Air India and SIAEC are not the only players building MRO capacity in India right now. IndiGo is constructing its own maintenance facility in Bengaluru worth roughly Rs 1,460 crore, while Air India is separately building a Bengaluru facility valued at about Rs 1,100 crore. Both projects run alongside, rather than instead of, the new SIAEC discussions.

Airbus has also pursued Indian MRO partnerships separately from Air India’s engine and airframe work. In 2024, Airbus signed an agreement with GMR Aero Technic to develop Airbus-authorized MRO capabilities in Hyderabad, home to Rajiv Gandhi International Airport (HYD). That deal targets a different customer base than the Air India-SIAEC discussions, which center on Air India’s own widebody and narrowbody fleets.

Air India Engineering Services Limited (AIESL), the airline’s existing in-house maintenance unit, still leads India’s line and heavy maintenance segment by volume. According to a Crisil study cited by Aviation Week, AIESL, along with GMR Aero Technic and Air Works, accounts for close to 90 percent of Indian MRO sector revenue. A new Air India-SIAEC joint venture would compete directly with, or potentially absorb functions from, this existing base.

Photo: Damien Aiello | Wikimedia Commons

What Comes Next for Air India?

Air India and SIAEC have not set a public deadline for turning the MoU into a binding joint-venture agreement. The companies said material developments will be disclosed as discussions progress. Investors and industry watchers will look for confirmation on facility location, capital commitments, and ownership structure in the coming months.

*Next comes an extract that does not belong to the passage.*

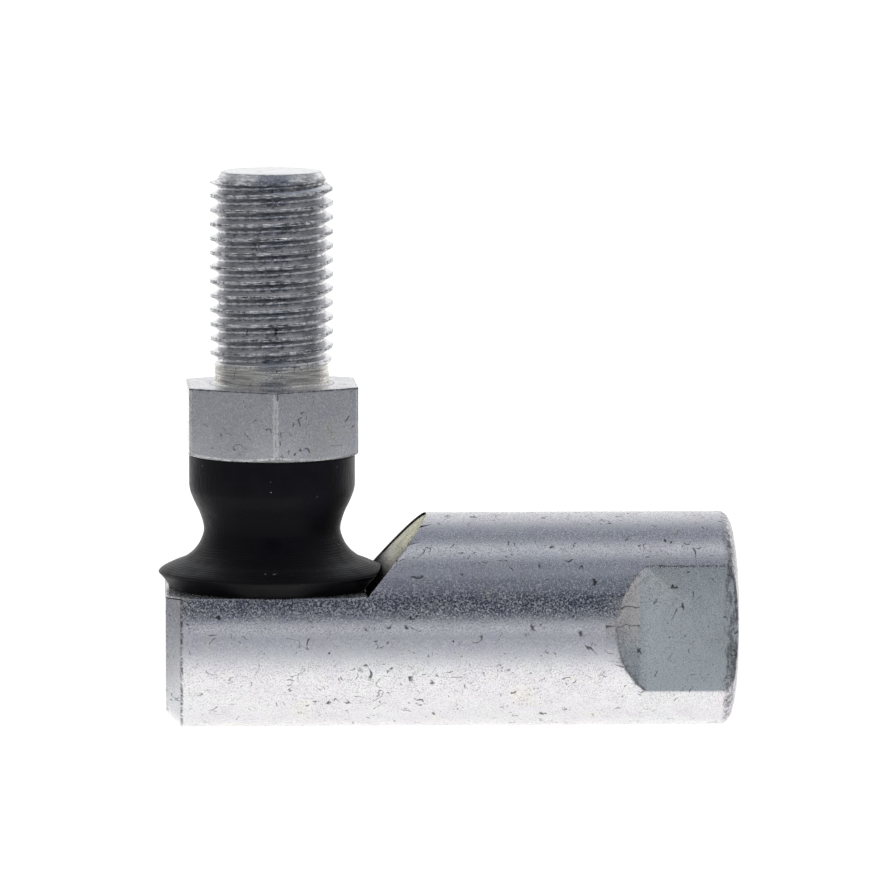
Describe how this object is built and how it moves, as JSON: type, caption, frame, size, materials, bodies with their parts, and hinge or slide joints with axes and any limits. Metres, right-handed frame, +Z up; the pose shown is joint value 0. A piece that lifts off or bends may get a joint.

For now, the deal signals deeper alignment between Air India and its Singapore-based shareholder on technical operations. It also adds another data point to India’s broader push to localize aircraft maintenance. Whether the MoU converts into an operating joint venture will depend on regulatory approval and the two companies’ ability to secure enough third-party maintenance volume to justify the investment.